Même s'il souhaite un accord, l'ancien patron d'EELV, l'eurodéputé David Cormand, cogne fort contre les Insoumis: "Ils pensent qu'on fait la manche alors qu'on veut un partenariat respectueux. Ils veulent nous invisibiliser, demandent d'entrer dans l'Union populaire et ainsi d'admettre tacitement qu'il n'y a plus d'utilité à un parti écologiste".
La relation avec les communistes est aussi refroidie. Fabien Roussel aimerait que les socialistes soient inclus dans l'accord pour renforcer la coalition, quitte à temporiser pour le faire comprendre à LFI. Il n'y a donc pas eu de réunions le weekend dernier et les négociations ont repris seulement lundi soir. "On a perdu quatre jours", soupire Manuel Bompard.
Côté PS en revanche, un chemin s'ouvre. LFI a proposé une rencontre mercredi, que les socialistes ont acceptée, ont indiqué les deux parties à l'AFP. La retraite à 60 ans ne convainc pas sur le plan financier les cadres du PS, qui veulent rester ouverts sur cette question pourtant cruciale pour LFI.

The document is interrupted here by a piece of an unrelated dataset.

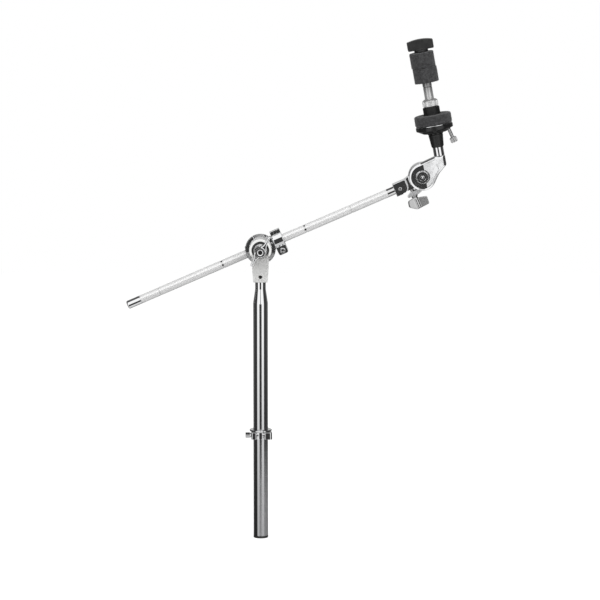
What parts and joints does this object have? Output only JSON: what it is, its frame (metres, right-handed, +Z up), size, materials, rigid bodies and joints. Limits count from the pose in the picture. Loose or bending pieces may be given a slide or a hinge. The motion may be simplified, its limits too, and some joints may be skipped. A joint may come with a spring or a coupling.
{
  "type": "cymbal boom arm with hi-hat seat",
  "caption": "Boom arm on a straight tube post: swinging rod clamp, sliding boom rod, split-ring tilter and a seat with felts and wing nut for a closed pair of cymbals.",
  "frame": {"origin": "middle of the flat foot of the post's end cap", "axes": "+Z up along the post, +X towards the seat, -Y to the front, where the boom's wing nut is"},
  "size_m": [0.5006, 0.0773, 0.7601],
  "materials": {
    "boom_bracket": "satin",
    "boom_lock_back": "polished",
    "boom_lock_front": "polished",
    "boom_lock_key_bolt": "polished",
    "boom_lock_pin": "zinc plated",
    "boom_rod": "fine lengthwise flutes",
    "boom_rod_tip": "polished",
    "boom_wing_nut": "polished",
    "bracket_pin": "satin",
    "brake_disc_clamp": "polished",
    "brake_pad": "matt",
    "brake_stud": "polished",
    "clamp_eye_bolt": "zinc plated",
    "clamp_liner": "matt",
    "clutch_collar": "polished",
    "clutch_felt_lower": "pressed felt",
    "clutch_felt_upper": "pressed felt",
    "clutch_nut": "polished",
    "clutch_tube": "polished",
    "clutch_wing_nut": "satin moulded",
    "cymbal_bushing": "satin moulded",
    "memory_lock_bolt": "polished",
    "memory_lock_collar": "polished",
    "post_end_cap": "satin",
    "post_tube": "polished",
    "seat_cup": "satin moulded",
    "seat_felt": "pressed felt",
    "seat_plate": "polished",
    "seat_sleeve": "satin moulded",
    "seat_stem": "polished",
    "seat_tilt_screw": "polished",
    "socket_screw": "polished",
    "tilter_arm": "polished",
    "tilter_back_cover": "polished",
    "tilter_centre_bolt": "polished",
    "tilter_drum": "turned",
    "tilter_housing": "polished",
    "tilter_key_screw": "polished",
    "tilter_wing_bolt": "polished",
    "wing_nut_washer": "satin"
  },
  "bodies": {
    "post": {"post_tube": "post_tube", "post_end_cap": "post_end_cap", "boom_bracket": "boom_bracket", "bracket_pin": "bracket_pin", "brake_pad": "brake_pad", "wing_nut_washer": "wing_nut_washer"},
    "memory_lock": {"memory_lock_collar": "memory_lock_collar"},
    "memory_lock_bolt": {"memory_lock_bolt": "memory_lock_bolt"},
    "boom_clamp": {"brake_disc_clamp": "brake_disc_clamp", "brake_stud": "brake_stud", "clamp_eye_bolt": "clamp_eye_bolt"},
    "boom_wing_nut": {"boom_wing_nut": "boom_wing_nut"},
    "rod_liner": {"clamp_liner": "clamp_liner"},
    "boom_rod": {"boom_rod": "boom_rod", "boom_rod_tip": "boom_rod_tip", "boom_lock_front": "boom_lock_front", "boom_lock_back": "boom_lock_back", "boom_lock_pin": "boom_lock_pin", "tilter_housing": "tilter_housing", "socket_screw": "socket_screw"},
    "boom_lock_key": {"boom_lock_key_bolt": "boom_lock_key_bolt"},
    "tilter_wing_bolt": {"tilter_wing_bolt": "tilter_wing_bolt"},
    "tilter": {"tilter_arm": "tilter_arm", "tilter_drum": "tilter_drum", "tilter_back_cover": "tilter_back_cover", "tilter_centre_bolt": "tilter_centre_bolt", "tilter_key_screw": "tilter_key_screw", "seat_stem": "seat_stem", "seat_sleeve": "seat_sleeve", "seat_cup": "seat_cup", "cymbal_bushing": "cymbal_bushing", "clutch_tube": "clutch_tube", "clutch_collar": "clutch_collar", "clutch_felt_lower": "clutch_felt_lower", "clutch_felt_upper": "clutch_felt_upper"},
    "tilt_screw": {"seat_tilt_screw": "seat_tilt_screw"},
    "seat_plate": {"seat_plate": "seat_plate", "seat_felt": "seat_felt"},
    "clutch_nut": {"clutch_nut": "clutch_nut"},
    "clutch_wing_nut": {"clutch_wing_nut": "clutch_wing_nut"}
  },
  "joints": [
    {"name": "memory_lock_slide", "type": "slide", "parent": "post", "child": "memory_lock", "axis": [0, 0, 1], "range_m": [-0.13, 0.17]},
    {"name": "memory_lock_bolt_turn", "type": "hinge", "parent": "memory_lock", "child": "memory_lock_bolt", "pos_m": [0, -0.01561, 0.161], "axis": [1, 0, 0], "range_deg": [-180, 180]},
    {"name": "boom_tilt", "type": "hinge", "parent": "post", "child": "boom_clamp", "pos_m": [0, 0, 0.4425], "axis": [0, -1, 0], "range_deg": [-45, 66]},
    {"name": "boom_wing_nut_turn", "type": "hinge", "parent": "boom_clamp", "child": "boom_wing_nut", "pos_m": [0, -0.02, 0.4425], "axis": [0, -1, 0], "range_deg": [-180, 180]},
    {"name": "boom_rod_roll", "type": "hinge", "parent": "boom_clamp", "child": "rod_liner", "pos_m": [0, 0.0185, 0.4425], "axis": [0.9174, 0, 0.3979], "range_deg": [-30, 30]},
    {"name": "boom_rod_slide", "type": "slide", "parent": "rod_liner", "child": "boom_rod", "axis": [0.9174, 0, 0.3979], "range_m": [0, 0.15]},
    {"name": "boom_lock_key_turn", "type": "hinge", "parent": "boom_rod", "child": "boom_lock_key", "pos_m": [0.03372, 0.0185, 0.43914], "axis": [0, -1, 0], "range_deg": [-180, 180]},
    {"name": "tilter_tilt", "type": "hinge", "parent": "boom_rod", "child": "tilter", "pos_m": [0.24403, 0, 0.55162], "axis": [0, -1, 0], "range_deg": [-110, 60]},
    {"name": "tilter_wing_bolt_turn", "type": "hinge", "parent": "boom_rod", "child": "tilter_wing_bolt", "pos_m": [0.23453, 0.0237, 0.51698], "axis": [-0.3979, 0, 0.9174], "range_deg": [-180, 180]},
    {"name": "tilt_screw_travel", "type": "slide", "parent": "tilter", "child": "tilt_screw", "axis": [-0.4131, 0, 0.9107], "range_m": [0, 0.003]},
    {"name": "seat_tilt", "type": "hinge", "parent": "tilter", "child": "seat_plate", "pos_m": [0.2343, 0.00815, 0.62506], "axis": [0, -1, 0], "range_deg": [0, 3.64]},
    {"name": "clutch_nut_turn", "type": "hinge", "parent": "tilter", "child": "clutch_nut", "pos_m": [0.25526, 0.00815, 0.66251], "axis": [-0.1754, 0, 0.9845], "range_deg": [-180, 180]},
    {"name": "clutch_wing_nut_turn", "type": "hinge", "parent": "tilter", "child": "clutch_wing_nut", "pos_m": [0.23986, 0.00815, 0.74895], "axis": [-0.1754, 0, 0.9845], "range_deg": [-180, 180]}
  ],
  "couplings": [
    {"joint": "seat_tilt", "follows": "tilt_screw_travel", "rad_per_m": 21.157}
  ]
}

Un cadre socialiste prévient: "Si Mélenchon veut que cette coalition dure, il n'a pas intérêt à nous tordre le bras. Mais il peut parfaitement nous humilier et nous faire disparaître de l'Assemblée".
Dans Le Parisien, l'ex-Premier ministre Lionel Jospin juge "positif pour (le PS) de participer à un accord électoral de toute la gauche. A condition qu’on ne cherche pas à l’écraser".